In May 1968 Michel Foucault was not on the streets on Paris. He was living as a teacher in Tunis. Before the events in France, Foucault wrote of “student agitations of incredible violence” in Tunis . Beginning in March 1968, Tunisian students would be engulfed in “strikes, boycotting of classes, and arrests”, taking place “one after another for the entire year”. Foucault records that “the police entered the university and attacked many students, injuring them and throwing them into jail”. The events would lead Foucault to re-conceptualise theoretical Marxism:
In Tunisia everyone was drawn into Marxism with radical violence and intensity and with a staggeringly powerful thrust … During those upheavals I was profoundly struck and amazed by those young men and women who exposed themselves to serious risks for the simple fact of having written or distributed a leaflet, or for having incited others to go on strike. Such actions were enough to place at risk one’s life, one’s freedom, and one’s body.
Like Foucault, many onlookers from the global North were “profoundly struck and amazed” by the events two years ago in Tunis. In 1968 Foucault would ask himself “what was it that was being questioned everywhere?” His answer was that “the dissatisfaction came from the way in which a kind of permanent oppression in daily life was being put into effect by the state or by other institutions and oppressive groups”.

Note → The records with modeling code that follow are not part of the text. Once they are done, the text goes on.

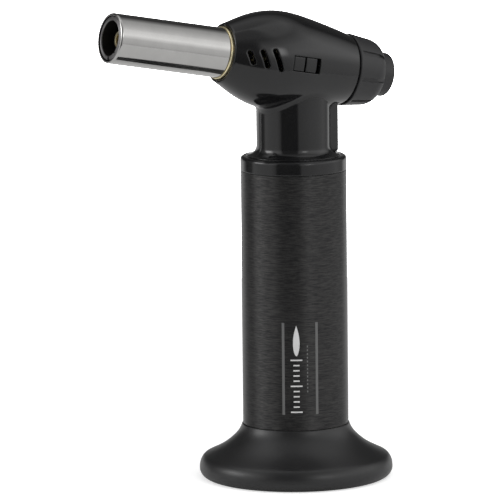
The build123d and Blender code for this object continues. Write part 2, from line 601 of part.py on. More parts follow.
with BuildPart() as needle_spindle:
    turn(
        (1.1, -36.0), (SPINDLE_R, -36.0), (SPINDLE_R, -8.2), (0.3, -6.3), (0, -6.3), (0, -30.5),
        (1.1, -30.5),
        about=HEAD,
    )
needle_spindle.part.label = "needle_spindle"
export_step(needle_spindle.part, "parts/needle_spindle.step")

with BuildPart() as gas_tube:
    inlet_end = INLET.from_local_coords((0, 0, 7.05))
    inlet_bend = INLET.from_local_coords((0, 0, 12.5))
    with BuildLine() as gas_route:
        FilletPolyline(
            (NIPPLE_END + 1.3, 0, NIPPLE_Z), (-11.1, 0, NIPPLE_Z), (-11.1, 0, 149.6), inlet_bend, inlet_end,
            radius=(1.6, 3.0, 3.0),
        )
    with BuildSketch(Plane(origin=gas_route.line @ 0, z_dir=gas_route.line % 0)) as tube_section:
        Circle(TUBE_OUTER_R)
        Circle(0.7, mode=Mode.SUBTRACT)
    sweep(tube_section.sketch, path=gas_route.line)
gas_tube.part.label = "gas_tube"
export_step(gas_tube.part, "parts/gas_tube.step")

with BuildPart() as flow_knob:
    with BuildSketch(HEAD_SIDE):
        with BuildLine():
            Polyline(
                (-36.0, SPINDLE_R), (KNOB_FRONT, SPINDLE_R), (KNOB_FRONT, 4.6), (-31.0, 4.6), (-31.0, 10.4),
                (KNOB_FRONT, 11.3), (KNOB_FRONT, KNOB_R - 0.5),
            )
            RadiusArc((KNOB_FRONT, KNOB_R - 0.5), (KNOB_FRONT - 0.5, KNOB_R), -0.5)
            Line((KNOB_FRONT - 0.5, KNOB_R), (KNOB_SHOULDER, KNOB_REAR_R))
            ThreePointArc((KNOB_SHOULDER, KNOB_REAR_R), (-35.2, 11.6), (KNOB_CAP_EDGE, 9.3))
            Polyline((KNOB_CAP_EDGE, 9.3), (KNOB_CAP_EDGE, 8.6), (KNOB_END + CAP_ROUND, 8.6))
            RadiusArc((KNOB_END + CAP_ROUND, 8.6), (KNOB_END, 8.6 - CAP_ROUND), -CAP_ROUND)
            Polyline(
                (KNOB_END, 8.6 - CAP_ROUND), (KNOB_END, CAP_R + 0.05), (CAP_SEAT, CAP_R + 0.05),
                (CAP_SEAT, 2.2), (-39.0, 2.2), (-39.0, 1.1), (-36.0, 1.1), (-36.0, SPINDLE_R),
            )
        make_face()
    revolve(axis=Axis(HEAD.origin, HEAD.z_dir))
    # grip channels, which deepen over the shoulder
    with BuildSketch(HEAD_SIDE) as channel:
        with BuildLine():
            Polyline(
                (KNOB_FRONT - 1.3, KNOB_R - 0.65), (KNOB_SHOULDER - 0.2, KNOB_REAR_R - 0.6), (-38.0, 8.9),
                (-38.0, 16.0), (KNOB_FRONT - 1.3, 16.0),
                close=True,
            )
        make_face()
    cutter = extrude(channel.sketch, amount=0.8, both=True, mode=Mode.PRIVATE)
    for groove in range(KNOB_GROOVES):
        angle = groove * 360 / KNOB_GROOVES - KNOB_GROOVE_TURN
        add(cutter.rotate(Axis(HEAD.origin, HEAD.z_dir), angle), mode=Mode.SUBTRACT)
flow_knob.part.label = "flow_knob"
export_step(flow_knob.part, "parts/flow_knob.step")

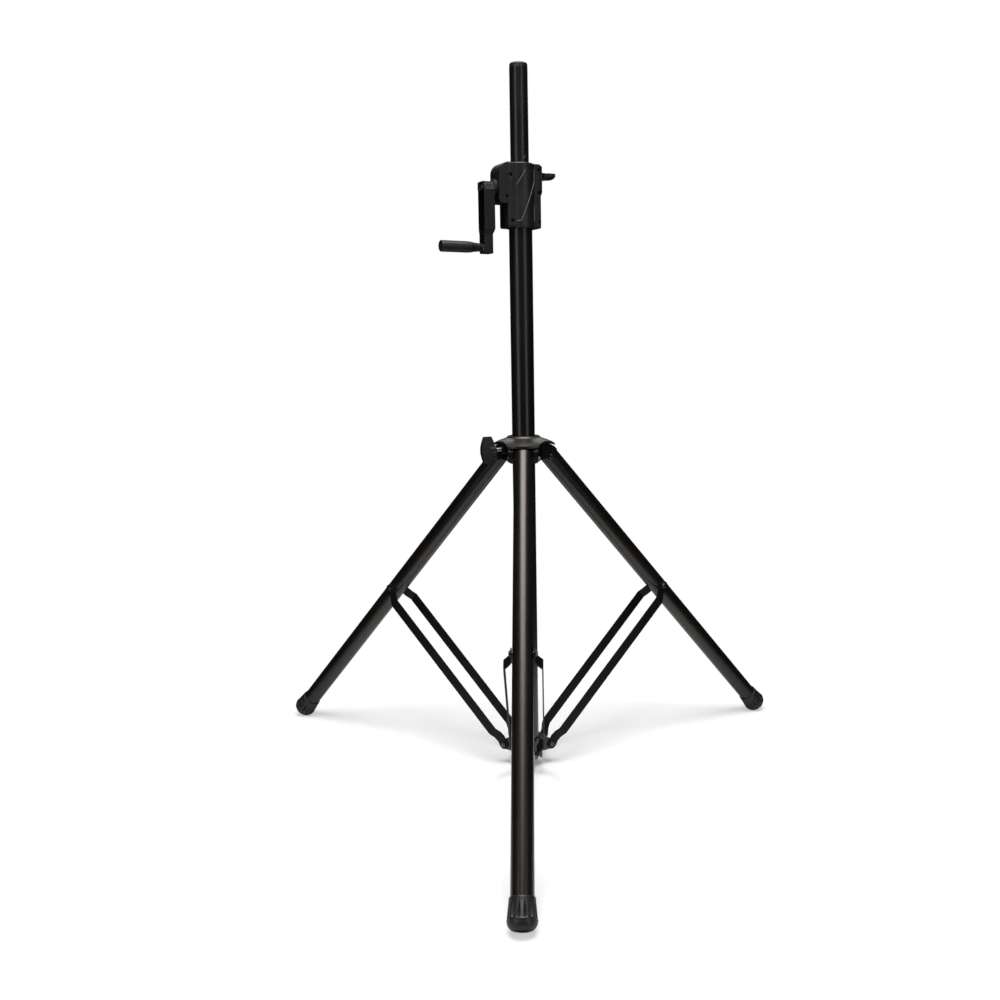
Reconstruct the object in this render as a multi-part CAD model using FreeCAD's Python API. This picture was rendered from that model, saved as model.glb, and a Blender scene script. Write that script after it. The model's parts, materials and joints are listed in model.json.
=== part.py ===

Yet Foucault’s experiences in Tunisia would also make him realise how insidious and diffuse, how traumatic and socially embedded, such state criminality was: it was a force “exercised within the social body through extremely different channels, forms, and institutions”.
The legacies of state crime in post-2011 Tunisia are themselves an ongoing concern as the county marks an important date in its history. The realities and portrayals of historical state crimes in Tunisia themselves demand careful research.
 Franz Fanon, The Wretched of the Earth, 1963.
 Michel Foucault, Remarks on Marx, 1991.